EXERCISE AIM:
Copy all lines in which the word "joints" can be found.

:::::

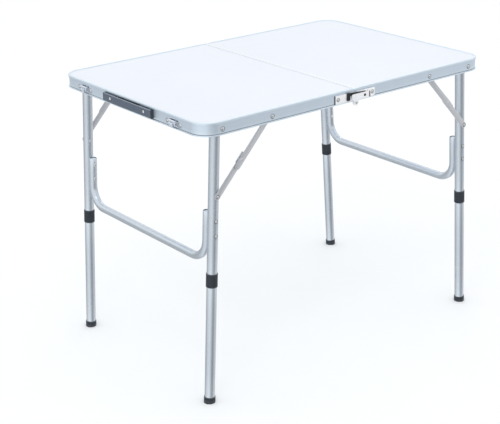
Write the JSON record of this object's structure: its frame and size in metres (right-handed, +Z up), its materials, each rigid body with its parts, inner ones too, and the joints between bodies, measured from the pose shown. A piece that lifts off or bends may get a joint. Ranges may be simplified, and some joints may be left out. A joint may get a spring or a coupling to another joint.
{
  "type": "folding table",
  "caption": "Suitcase folding table with a white two-half top in an aluminium rail, folding tubular leg frames, plug-in lower legs, jointed braces, lock hooks, a carry handle and draw latches.",
  "frame": {"origin": "on the floor, under the crossing of the fold line and the table centre line", "axes": "+X along the length towards the half that carries the lock hooks, +Y towards the back edge, +Z up"},
  "size_m": [0.9116, 0.6118, 0.7],
  "materials": {
    "rail_aluminium": "satin, fine drawing lines along the extrusion",
    "tube_aluminium": "satin anodised tube",
    "link_aluminium": "satin flat bar",
    "white_laminate": "white laminate on thin fibreboard",
    "zinc_steel": "bright zinc plate",
    "dark_steel": "blackened",
    "slate_plastic": "satin moulded",
    "black_plastic": "matt moulded"
  },
  "bodies": {
    "left_half": {"left_rail": "rail_aluminium", "left_panel": "white_laminate", "left_fold_strip": "rail_aluminium", "left_hinge_plates": "zinc_steel", "left_plate_rivets": "zinc_steel", "left_leg_pivots": "zinc_steel", "left_brace_pivots": "zinc_steel", "fold_pins": "zinc_steel", "carry_handle": "slate_plastic", "handle_rivets": "zinc_steel", "latch_bases": "zinc_steel", "latch_pins": "zinc_steel", "latch_rivets": "zinc_steel"},
    "right_half": {"right_rail": "rail_aluminium", "right_panel": "white_laminate", "right_fold_strip": "rail_aluminium", "right_hinge_plates": "zinc_steel", "right_plate_rivets": "zinc_steel", "right_leg_pivots": "zinc_steel", "right_brace_pivots": "zinc_steel", "latch_keepers": "zinc_steel", "keeper_rivets": "zinc_steel", "hook_pivots": "zinc_steel"},
    "front_hook": {"front_lock_hook": "dark_steel"},
    "back_hook": {"back_lock_hook": "dark_steel"},
    "front_lever": {"front_latch_lever": "zinc_steel"},
    "back_lever": {"back_latch_lever": "zinc_steel"},
    "front_claw": {"front_latch_claw": "zinc_steel"},
    "back_claw": {"back_latch_claw": "zinc_steel"},
    "left_leg_frame": {"left_legs": "tube_aluminium", "left_cross_bar": "tube_aluminium", "left_collars": "black_plastic", "left_bar_rivets": "zinc_steel", "left_bar_plugs": "black_plastic", "left_brace_rivets": "zinc_steel"},
    "right_leg_frame": {"right_legs": "tube_aluminium", "right_cross_bar": "tube_aluminium", "right_collars": "black_plastic", "right_bar_rivets": "zinc_steel", "right_bar_plugs": "black_plastic", "right_brace_rivets": "zinc_steel"},
    "left_front_extension": {"left_front_lower_leg": "tube_aluminium", "left_front_foot": "black_plastic"},
    "left_front_upper_brace": {"left_front_upper_link": "link_aluminium"},
    "left_front_lower_brace": {"left_front_lower_link": "link_aluminium"},
    "left_back_extension": {"left_back_lower_leg": "tube_aluminium", "left_back_foot": "black_plastic"},
    "left_back_upper_brace": {"left_back_upper_link": "link_aluminium"},
    "left_back_lower_brace": {"left_back_lower_link": "link_aluminium"},
    "right_front_extension": {"right_front_lower_leg": "tube_aluminium", "right_front_foot": "black_plastic"},
    "right_front_upper_brace": {"right_front_upper_link": "link_aluminium"},
    "right_front_lower_brace": {"right_front_lower_link": "link_aluminium"},
    "right_back_extension": {"right_back_lower_leg": "tube_aluminium", "right_back_foot": "black_plastic"},
    "right_back_upper_brace": {"right_back_upper_link": "link_aluminium"},
    "right_back_lower_brace": {"right_back_lower_link": "link_aluminium"}
  },
  "joints": [
    {"name": "half_fold", "type": "hinge", "parent": "left_half", "child": "right_half", "pos_m": [0, 0, 0.6655], "axis": [0, 1, 0], "range_deg": [0, 60]},
    {"name": "left_leg_fold", "type": "hinge", "parent": "left_half", "child": "left_leg_frame", "pos_m": [-0.3945, 0, 0.6815], "axis": [0, -1, 0], "range_deg": [0, 93.2]},
    {"name": "right_leg_fold", "type": "hinge", "parent": "right_half", "child": "right_leg_frame", "pos_m": [0.3945, 0, 0.6815], "axis": [0, 1, 0], "range_deg": [0, 93.2]},
    {"name": "left_front_extension_pull", "type": "slide", "parent": "left_leg_frame", "child": "left_front_extension", "axis": [-0.0576, 0, -0.9983], "range_m": [0, 0.15]},
    {"name": "left_back_extension_pull", "type": "slide", "parent": "left_leg_frame", "child": "left_back_extension", "axis": [-0.0576, 0, -0.9983], "range_m": [0, 0.15]},
    {"name": "right_front_extension_pull", "type": "slide", "parent": "right_leg_frame", "child": "right_front_extension", "axis": [0.0576, 0, -0.9983], "range_m": [0, 0.15]},
    {"name": "right_back_extension_pull", "type": "slide", "parent": "right_leg_frame", "child": "right_back_extension", "axis": [0.0576, 0, -0.9983], "range_m": [0, 0.15]},
    {"name": "front_hook_lift", "type": "hinge", "parent": "right_half", "child": "front_hook", "pos_m": [0.027, -0.3013, 0.6795], "axis": [0, 1, 0], "range_deg": [0, 35]},
    {"name": "back_hook_lift", "type": "hinge", "parent": "right_half", "child": "back_hook", "pos_m": [0.027, 0.3013, 0.6795], "axis": [0, 1, 0], "range_deg": [0, 35]},
    {"name": "front_latch_open", "type": "hinge", "parent": "left_half", "child": "front_lever", "pos_m": [-0.4526, -0.188, 0.6865], "axis": [0, 1, 0], "range_deg": [0, 120]},
    {"name": "front_claw_swing", "type": "hinge", "parent": "front_lever", "child": "front_claw", "pos_m": [-0.4568, -0.188, 0.6815], "axis": [0, 1, 0], "range_deg": [-10, 90]},
    {"name": "back_latch_open", "type": "hinge", "parent": "left_half", "child": "back_lever", "pos_m": [-0.4526, 0.188, 0.6865], "axis": [0, 1, 0], "range_deg": [0, 120]},
    {"name": "back_claw_swing", "type": "hinge", "parent": "back_lever", "child": "back_claw", "pos_m": [-0.4568, 0.188, 0.6815], "axis": [0, 1, 0], "range_deg": [-10, 90]},
    {"name": "left_front_upper_link_turn", "type": "hinge", "parent": "left_half", "child": "left_front_upper_brace", "pos_m": [-0.253, -0.2858, 0.6815], "axis": [0, -1, 0], "range_deg": [0, 132.25]},
    {"name": "left_front_lower_link_turn", "type": "hinge", "parent": "left_leg_frame", "child": "left_front_lower_brace", "pos_m": [-0.40381, -0.2833, 0.51997], "axis": [0, 1, 0], "range_deg": [0, 140.97]},
    {"name": "left_back_upper_link_turn", "type": "hinge", "parent": "left_half", "child": "left_back_upper_brace", "pos_m": [-0.253, 0.2858, 0.6815], "axis": [0, -1, 0], "range_deg": [0, 132.25]},
    {"name": "left_back_lower_link_turn", "type": "hinge", "parent": "left_leg_frame", "child": "left_back_lower_brace", "pos_m": [-0.40381, 0.2833, 0.51997], "axis": [0, 1, 0], "range_deg": [0, 140.97]},
    {"name": "right_front_upper_link_turn", "type": "hinge", "parent": "right_half", "child": "right_front_upper_brace", "pos_m": [0.253, -0.2858, 0.6815], "axis": [0, 1, 0], "range_deg": [0, 132.25]},
    {"name": "right_front_lower_link_turn", "type": "hinge", "parent": "right_leg_frame", "child": "right_front_lower_brace", "pos_m": [0.40381, -0.2833, 0.51997], "axis": [0, -1, 0], "range_deg": [0, 140.97]},
    {"name": "right_back_upper_link_turn", "type": "hinge", "parent": "right_half", "child": "right_back_upper_brace", "pos_m": [0.253, 0.2858, 0.6815], "axis": [0, 1, 0], "range_deg": [0, 132.25]},
    {"name": "right_back_lower_link_turn", "type": "hinge", "parent": "right_leg_frame", "child": "right_back_lower_brace", "pos_m": [0.40381, 0.2833, 0.51997], "axis": [0, -1, 0], "range_deg": [0, 140.97]}
  ],
  "couplings": [
    {"joint": "left_front_upper_link_turn", "follows": "left_leg_fold", "ratio": 1.4189},
    {"joint": "left_front_lower_link_turn", "follows": "left_leg_fold", "ratio": 1.5125},
    {"joint": "left_back_upper_link_turn", "follows": "left_leg_fold", "ratio": 1.4189},
    {"joint": "left_back_lower_link_turn", "follows": "left_leg_fold", "ratio": 1.5125},
    {"joint": "right_front_upper_link_turn", "follows": "right_leg_fold", "ratio": 1.4189},
    {"joint": "right_front_lower_link_turn", "follows": "right_leg_fold", "ratio": 1.5125},
    {"joint": "right_back_upper_link_turn", "follows": "right_leg_fold", "ratio": 1.4189},
    {"joint": "right_back_lower_link_turn", "follows": "right_leg_fold", "ratio": 1.5125}
  ]
}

:::::

CORRECT RESULT:
Write the JSON record of this object's structure: its frame and size in metres (right-handed, +Z up), its materials, each rigid body with its parts, inner ones too, and the joints between bodies, measured from the pose shown. A piece that lifts off or bends may get a joint. Ranges may be simplified, and some joints may be left out. A joint may get a spring or a coupling to another joint.
  "joints": [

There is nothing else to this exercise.